Ray Purbbs (Simon Pegg, Shaun
Of The Dead, Run Fatboy Run) is the editor of the underground newspaper 'Mouth',
with Alex (Julian Rhind-Tutt, Stardust), on/ off girlfriend
Jill (Sally Phillips, Churchill:
The Hollywood Years), and Hugo (Darren Boyd, Magicians). The six shows in the series
re-create an event or mood from the 1960s with a hippy perspective. There is an episode about radical
politics following on from the take over by hippies of the David Frost show on TV (original footage
of which is appended as an extra). There is an episode about alternative musicals like Hair,
one about 'love-ins', one about free festivals, and a couple dealing with underground journalism
with the final episode parodying the Oz obscenity trial.

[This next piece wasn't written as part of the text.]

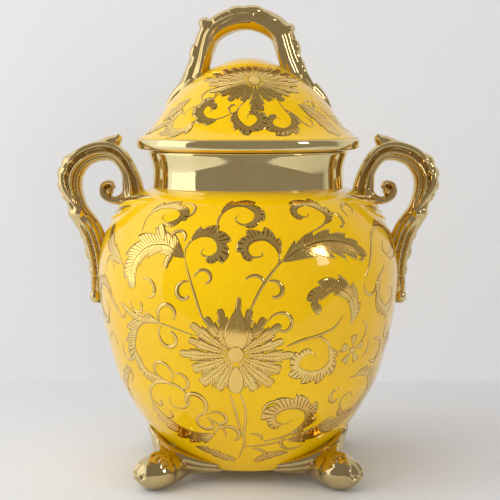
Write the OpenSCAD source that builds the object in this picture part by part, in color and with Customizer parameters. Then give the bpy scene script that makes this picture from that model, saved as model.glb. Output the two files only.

There was no second series because clearly there was nowhere else to go. In the final episode
the writers were padding the storyline with bits of business just to complete the run time. That
said, the shows seem longer than a half-hour, they often cover a bit of ground, and there are
devices such as flashbacks and flash-forwards, for comic effect, which are commonplace now but
were not so prevalent then.
Simon Pegg is given the burden of the script; a chain-smoking Julian Rhind-Tutt is his usual
laconic self, Sally Phillips is great looking and has superb timing, and Darren Boyd is charming
in a role that seems a bit like a younger brother of Neil, out of The Young Ones.